* Problem requirements *
Write down every entry below once more, exactly.

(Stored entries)
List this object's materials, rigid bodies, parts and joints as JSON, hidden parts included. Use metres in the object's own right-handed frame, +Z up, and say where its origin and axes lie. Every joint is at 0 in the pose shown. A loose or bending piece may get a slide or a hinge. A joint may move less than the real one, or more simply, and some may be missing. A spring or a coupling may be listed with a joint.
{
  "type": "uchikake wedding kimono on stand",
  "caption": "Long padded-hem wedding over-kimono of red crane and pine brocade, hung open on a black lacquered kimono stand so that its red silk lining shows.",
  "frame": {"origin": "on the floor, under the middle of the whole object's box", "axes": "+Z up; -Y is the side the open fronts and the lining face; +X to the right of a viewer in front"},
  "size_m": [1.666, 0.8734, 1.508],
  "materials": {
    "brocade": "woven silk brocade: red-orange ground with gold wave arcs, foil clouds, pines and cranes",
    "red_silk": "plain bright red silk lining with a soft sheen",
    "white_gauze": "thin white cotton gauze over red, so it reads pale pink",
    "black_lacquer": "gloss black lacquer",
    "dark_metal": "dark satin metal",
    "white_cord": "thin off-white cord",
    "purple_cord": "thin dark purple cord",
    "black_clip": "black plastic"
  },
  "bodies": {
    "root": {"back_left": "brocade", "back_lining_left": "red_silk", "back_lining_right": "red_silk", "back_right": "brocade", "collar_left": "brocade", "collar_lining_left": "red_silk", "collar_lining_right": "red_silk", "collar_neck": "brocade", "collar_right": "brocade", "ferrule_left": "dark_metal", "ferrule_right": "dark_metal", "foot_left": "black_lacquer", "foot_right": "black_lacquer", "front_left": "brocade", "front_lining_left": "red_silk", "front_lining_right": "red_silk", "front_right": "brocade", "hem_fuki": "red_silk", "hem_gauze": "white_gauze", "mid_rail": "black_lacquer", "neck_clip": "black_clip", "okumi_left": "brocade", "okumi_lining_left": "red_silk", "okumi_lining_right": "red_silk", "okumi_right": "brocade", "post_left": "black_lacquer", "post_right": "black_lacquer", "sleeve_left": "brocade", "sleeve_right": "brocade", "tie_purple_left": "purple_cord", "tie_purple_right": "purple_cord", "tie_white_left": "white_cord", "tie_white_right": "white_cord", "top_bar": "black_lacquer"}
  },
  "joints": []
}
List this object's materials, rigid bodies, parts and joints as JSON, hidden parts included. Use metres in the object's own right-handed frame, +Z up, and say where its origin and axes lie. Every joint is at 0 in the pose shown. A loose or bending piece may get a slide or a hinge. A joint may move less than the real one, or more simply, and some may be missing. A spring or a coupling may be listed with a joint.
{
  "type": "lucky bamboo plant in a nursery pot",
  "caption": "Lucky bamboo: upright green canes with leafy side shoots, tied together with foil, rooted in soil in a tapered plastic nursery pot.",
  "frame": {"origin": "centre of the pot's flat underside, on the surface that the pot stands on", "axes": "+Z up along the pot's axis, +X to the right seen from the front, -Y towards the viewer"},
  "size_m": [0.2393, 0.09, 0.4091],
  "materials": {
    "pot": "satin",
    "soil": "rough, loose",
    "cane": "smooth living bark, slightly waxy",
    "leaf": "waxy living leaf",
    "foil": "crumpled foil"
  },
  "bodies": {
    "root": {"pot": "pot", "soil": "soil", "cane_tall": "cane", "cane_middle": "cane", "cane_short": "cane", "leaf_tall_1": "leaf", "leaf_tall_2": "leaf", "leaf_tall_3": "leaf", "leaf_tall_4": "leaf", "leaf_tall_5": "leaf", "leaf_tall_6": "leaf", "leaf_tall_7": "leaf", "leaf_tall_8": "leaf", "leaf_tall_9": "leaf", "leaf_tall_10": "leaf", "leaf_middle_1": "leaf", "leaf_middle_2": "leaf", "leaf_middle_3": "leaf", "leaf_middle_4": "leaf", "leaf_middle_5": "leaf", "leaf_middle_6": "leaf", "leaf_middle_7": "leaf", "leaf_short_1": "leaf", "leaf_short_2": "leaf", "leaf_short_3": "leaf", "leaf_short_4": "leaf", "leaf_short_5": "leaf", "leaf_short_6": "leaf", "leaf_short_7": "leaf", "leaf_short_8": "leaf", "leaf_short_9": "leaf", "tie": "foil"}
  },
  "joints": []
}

* Exercise answer *
List this object's materials, rigid bodies, parts and joints as JSON, hidden parts included. Use metres in the object's own right-handed frame, +Z up, and say where its origin and axes lie. Every joint is at 0 in the pose shown. A loose or bending piece may get a slide or a hinge. A joint may move less than the real one, or more simply, and some may be missing. A spring or a coupling may be listed with a joint.
{
  "type": "uchikake wedding kimono on stand",
  "caption": "Long padded-hem wedding over-kimono of red crane and pine brocade, hung open on a black lacquered kimono stand so that its red silk lining shows.",
  "frame": {"origin": "on the floor, under the middle of the whole object's box", "axes": "+Z up; -Y is the side the open fronts and the lining face; +X to the right of a viewer in front"},
  "size_m": [1.666, 0.8734, 1.508],
  "materials": {
    "brocade": "woven silk brocade: red-orange ground with gold wave arcs, foil clouds, pines and cranes",
    "red_silk": "plain bright red silk lining with a soft sheen",
    "white_gauze": "thin white cotton gauze over red, so it reads pale pink",
    "black_lacquer": "gloss black lacquer",
    "dark_metal": "dark satin metal",
    "white_cord": "thin off-white cord",
    "purple_cord": "thin dark purple cord",
    "black_clip": "black plastic"
  },
  "bodies": {
    "root": {"back_left": "brocade", "back_lining_left": "red_silk", "back_lining_right": "red_silk", "back_right": "brocade", "collar_left": "brocade", "collar_lining_left": "red_silk", "collar_lining_right": "red_silk", "collar_neck": "brocade", "collar_right": "brocade", "ferrule_left": "dark_metal", "ferrule_right": "dark_metal", "foot_left": "black_lacquer", "foot_right": "black_lacquer", "front_left": "brocade", "front_lining_left": "red_silk", "front_lining_right": "red_silk", "front_right": "brocade", "hem_fuki": "red_silk", "hem_gauze": "white_gauze", "mid_rail": "black_lacquer", "neck_clip": "black_clip", "okumi_left": "brocade", "okumi_lining_left": "red_silk", "okumi_lining_right": "red_silk", "okumi_right": "brocade", "post_left": "black_lacquer", "post_right": "black_lacquer", "sleeve_left": "brocade", "sleeve_right": "brocade", "tie_purple_left": "purple_cord", "tie_purple_right": "purple_cord", "tie_white_left": "white_cord", "tie_white_right": "white_cord", "top_bar": "black_lacquer"}
  },
  "joints": []
}
List this object's materials, rigid bodies, parts and joints as JSON, hidden parts included. Use metres in the object's own right-handed frame, +Z up, and say where its origin and axes lie. Every joint is at 0 in the pose shown. A loose or bending piece may get a slide or a hinge. A joint may move less than the real one, or more simply, and some may be missing. A spring or a coupling may be listed with a joint.
{
  "type": "lucky bamboo plant in a nursery pot",
  "caption": "Lucky bamboo: upright green canes with leafy side shoots, tied together with foil, rooted in soil in a tapered plastic nursery pot.",
  "frame": {"origin": "centre of the pot's flat underside, on the surface that the pot stands on", "axes": "+Z up along the pot's axis, +X to the right seen from the front, -Y towards the viewer"},
  "size_m": [0.2393, 0.09, 0.4091],
  "materials": {
    "pot": "satin",
    "soil": "rough, loose",
    "cane": "smooth living bark, slightly waxy",
    "leaf": "waxy living leaf",
    "foil": "crumpled foil"
  },
  "bodies": {
    "root": {"pot": "pot", "soil": "soil", "cane_tall": "cane", "cane_middle": "cane", "cane_short": "cane", "leaf_tall_1": "leaf", "leaf_tall_2": "leaf", "leaf_tall_3": "leaf", "leaf_tall_4": "leaf", "leaf_tall_5": "leaf", "leaf_tall_6": "leaf", "leaf_tall_7": "leaf", "leaf_tall_8": "leaf", "leaf_tall_9": "leaf", "leaf_tall_10": "leaf", "leaf_middle_1": "leaf", "leaf_middle_2": "leaf", "leaf_middle_3": "leaf", "leaf_middle_4": "leaf", "leaf_middle_5": "leaf", "leaf_middle_6": "leaf", "leaf_middle_7": "leaf", "leaf_short_1": "leaf", "leaf_short_2": "leaf", "leaf_short_3": "leaf", "leaf_short_4": "leaf", "leaf_short_5": "leaf", "leaf_short_6": "leaf", "leaf_short_7": "leaf", "leaf_short_8": "leaf", "leaf_short_9": "leaf", "tie": "foil"}
  },
  "joints": []
}